→ **Set problem**
Filter the data below for the string "materials" and copy each matching line.

→ **Data section**
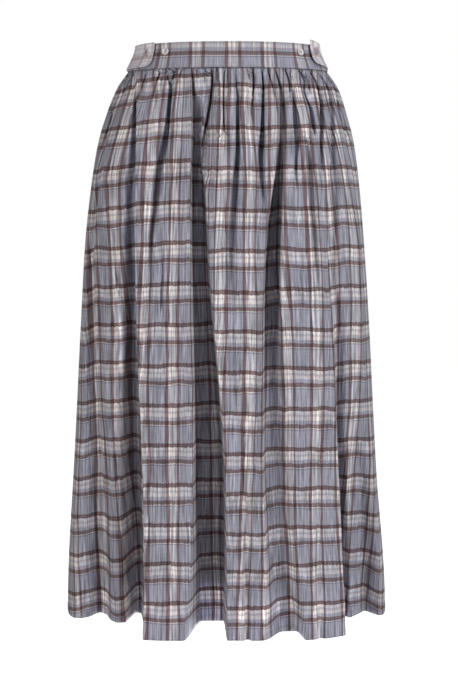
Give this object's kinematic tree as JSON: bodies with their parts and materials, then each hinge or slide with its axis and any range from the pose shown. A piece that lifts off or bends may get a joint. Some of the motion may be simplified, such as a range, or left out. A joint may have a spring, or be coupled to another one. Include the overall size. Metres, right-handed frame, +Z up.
{
  "type": "gathered skirt",
  "caption": "Long gathered skirt with a flat waistband, side adjuster tabs, buttons and a shorter inner lining, filled out as worn with open waist and hem.",
  "frame": {"origin": "middle of the waist, level with the top edge of the waistband", "axes": "+Z up, the front of the skirt faces -Y, +X to its right as seen from the front"},
  "size_m": [0.4444, 0.2974, 0.7974],
  "materials": {
    "plaid": "crinkled matt cotton plaid, blue-grey with brown and ivory lines",
    "lining": "thin smooth blue-grey lining",
    "button_mauve": "mauve, soft gloss",
    "button_pearl": "pale pearly gloss"
  },
  "bodies": {
    "root": {"waistband_front": "plaid", "waistband_back": "plaid", "skirt_front": "plaid", "skirt_back": "plaid", "lining_front": "lining", "lining_back": "lining", "tab_left": "plaid", "tab_right": "plaid", "button_tab_left": "button_mauve", "button_tab_right": "button_mauve", "button_band_left": "button_pearl", "button_band_right": "button_pearl"}
  },
  "joints": []
}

→ **Response to this exercise**
Give this object's kinematic tree as JSON: bodies with their parts and materials, then each hinge or slide with its axis and any range from the pose shown. A piece that lifts off or bends may get a joint. Some of the motion may be simplified, such as a range, or left out. A joint may have a spring, or be coupled to another one. Include the overall size. Metres, right-handed frame, +Z up.
  "materials": {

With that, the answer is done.